During Shehbaz’s tenure, several criminal cases were filed against Khan as he waged an unprecedented campaign of defiance against the military and the government. The 71-year-old ex-premier has been booked in over 170 cases with charges against him ranging from terrorism to blasphemy, and sedition to corruption. A state crackdown began against his supporters and members of his party following violent demonstrations against his brief arrest on May 9 that has seen several senior PTI figures defect, be arrested or driven underground. 

In another turn of events last month, Khan’s party was barred from taking part in Feb 8 elections after the Supreme Court deprived it of its iconic election symbol, a cricket bat. All its candidates are now contesting the polls as independents, but recent public surveys show that Khan remains the country’s most popular leader.

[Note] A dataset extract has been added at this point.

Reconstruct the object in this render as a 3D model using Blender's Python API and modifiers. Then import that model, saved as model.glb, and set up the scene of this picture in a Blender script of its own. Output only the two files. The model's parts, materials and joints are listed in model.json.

“We will come out of all this … these convictions [of Khan] cannot stand scrutiny of the higher courts,” Raoof Hassan, the PTI information secretary, told Arab News. “We have a bright political future despite all the state crackdowns against our supporters and leaders as we will be winning majority seats in the February 8 polls.”

He said the party has a strategy in place to keep all its winning candidates united in the assemblies under the banner of the PTI. 

“We know exactly how to deal with it all,” he said.

Political analysts say the PTI has a “bleak” political future in the short term as its leaders were in jail and the party was “crushed” ahead of the national elections.

“The PTI, as a party, is out of elections now,” Amir Zia, a political analyst, told Arab News. 

“Even if some PTI-backed candidates win the elections, they will be influenced by other parties to join their ranks to form the government.”

Zia said young voters were still supporting Khan and his party as they had a popular support base in urban centers of the country. 

“The PTI and its leadership are going through a difficult phase, and they should act wisely to come out of all this,” he said.

Dr. Hassan Askari Rizvi, a political analyst, said the PTI had suffered a ‘serious damage’ in the short term after the state crackdown against its leaders and workers, but it could recover in the longer run as other parties did in the past.

“Only time will tell if the people would come out in large numbers to vote for the PTI on Feb. 8 as the state has tried to infuse fear and intimidation among the public through recent convictions of Imran Khan,” he added.